Posted: Thursday, September 11, 2008

In Alaska, in the Nation and the World

In Alaska

• In 1979, a patrol plane used by Rangers at the Wrangell-St. Elias National Monument was destroyed by fire. Arson was suspected.

In the nation

• In 1789, Alexander Hamilton was appointed the first U.S. secretary of the Treasury.

• In 1857, the Mountain Meadows Massacre took place in present-day southern Utah as a 120-member Arkansas immigrant party was slaughtered by Mormon settlers.

• In 1941, Charles A. Lindbergh sparked charges of anti-Semitism with a speech in Des Moines, Iowa, in which he said "the British, the Jewish and the Roosevelt administration" were trying to draw the United States into World War II.

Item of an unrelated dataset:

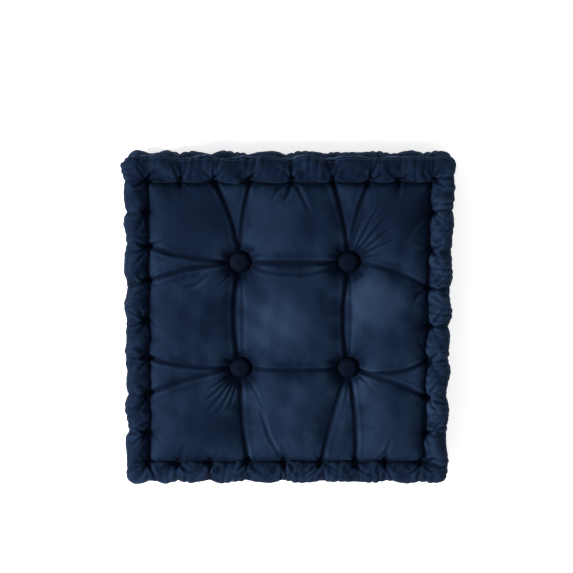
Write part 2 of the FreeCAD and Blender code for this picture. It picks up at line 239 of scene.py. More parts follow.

• In 1958, responding to Communist China's artillery attacks on the Taiwan-held islands of Quemoy and Matsu, President Eisenhower said in a broadcast address the U.S. had to be prepared to fight to prevent a communist takeover of the islands.

• In 1974, an Eastern Airlines DC-9 crashed during a landing attempt in Charlotte, N.C., killing 72 of the people on board.

• In 1985, Pete Rose of the Cincinnati Reds cracked career hit number 4,192 off Eric Show of the San Diego Padres, eclipsing the record held by Ty Cobb.

• In 2001, in the single worst act of terrorism committed on U.S. soil, nearly 3,000 people died when two hijacked jetliners crashed into New York's World Trade Center, causing the twin towers to collapse; a commandeered jetliner smashed into the Pentagon; and a fourth hijacked plane crashed in western Pennsylvania.